ANNUITIES

Boom Fades for Variable Annuities

Investments: Sales are plummeting as the controversial retirement accounts face increasing complaints and scrutiny.
By LIZ PULLIAM WESTON, Times Staff Writer
For nearly a decade, variable annuities have been one of the hottest retirement savings products around--both in terms of sales and controversy.

The controversy shows no sign of abating. But sales of variable annuities are plummeting as falling stock markets, increased attention from regulators and a flood of lawsuits by disgruntled annuity owners take their toll.

That's bad news for insurers that had pinned high hopes for profit on ever-growing sales of the popular retirement savings vehicles, which soared from near obscurity a decade ago to almost $1 trillion in assets last year. Others cheer the trend. For many financial planners and unhappy investors, the fewer Americans who own variable annuities, the better.

"I detest them," said Laura Tarbox, a Newport Beach financial planner who thinks variable annuities are suitable only for certain wealthy individuals.

"People are really not told the whole story, and once they realize what they've got they say, 'Oh, my gosh, I want out!' "

Don and Julie Propp of Irvine wish they hadn't purchased variable annuities for their individual retirement accounts four years ago. The Propps say they were misled about the nature and the cost of the annuities.

"What makes me so angry is that it's really hard for us to get out of [the annuities] without paying a lot of money," said Julie Propp, 54, a government secretary.

Industry proponents defend variable annuities, saying they are an excellent way to save for retirement--offering investors flexibility, tax deferment and protection of their principal if investors die while the stock market is down.

"Variable annuities have features that no other investment has," said Tom Connor, general counsel for the National Assn. for Variable Annuities, a trade group.

A variable annuity is a combination of an insurance contract and an investment in which gains can grow tax-deferred. The insurance company selling the annuity guarantees that if the investor dies before withdrawing the money, his or her heirs will receive at least as much as the investor originally contributed--a feature known as a death benefit.
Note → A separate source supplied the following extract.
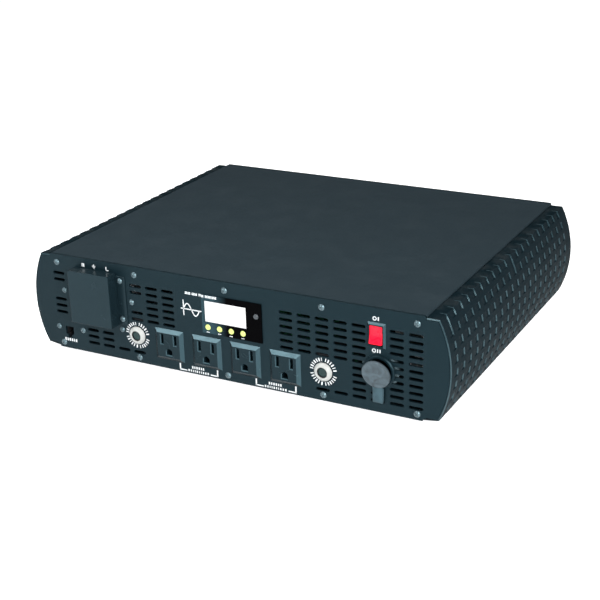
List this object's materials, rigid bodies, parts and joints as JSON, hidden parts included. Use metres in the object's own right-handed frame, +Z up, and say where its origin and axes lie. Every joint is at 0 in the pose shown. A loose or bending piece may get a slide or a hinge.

Meanwhile, investors can take advantage of stock market gains. They can allocate their annuity contributions among stocks, bonds or cash using so-called subaccounts that resemble mutual funds. And they can move their money between subaccounts without triggering income or capital gains taxes.

Variable annuities often cost more than comparable mutual funds, however, and usually have surrender charges that can make withdrawing money expensive.

Those disadvantages weren't much of a deterrent for most of the 1990s, as the stock market soared, baby boomers tucked away more money for retirement and investors found their stock market gains could be protected from taxes in a variable annuity.

Insurance companies discovered variable annuities were good for their bottom lines, as well. Los Angeles-based SunAmerica Inc., which sold its life insurance business to concentrate on annuities in the late 1980s, racked up big profits and saw its shares soar more than 11,000% in the 1990s, making it the best-performing stock on the New York Stock Exchange.

Other insurers quickly followed SunAmerica's lead, and assets of variable annuities exploded from less than $176 billion in 1991 to a record $973 billion last year, according to the VARDS Report, which tracks industry trends.

Now the tide has turned.

As the stock market has fallen over the last 18 months, so have variable annuity sales. Since peaking in early 2000, the amount of money contributed to variable annuities in the first six months of 2001 fell 21.2% to $57.7 billion, according to LIMRA International, an insurance industry research firm.

The fall is cutting into insurance company profits. On Aug. 7, financial services company Conseco Inc. cut its earnings forecast by more than 10%, blaming the weak stock market's effect on variable annuity sales, while an analyst downgraded John Hancock Financial Services Inc. on similar concerns. Skandia, a Swedish insurance firm, reported that its second-quarter sales of variable annuities in the U.S. fell 56%, to $2.5 billion.

Investors Suing Insurers Over Annuity Sales

Meanwhile, companies are battling in court and with regulators over annuities sold during the boom times.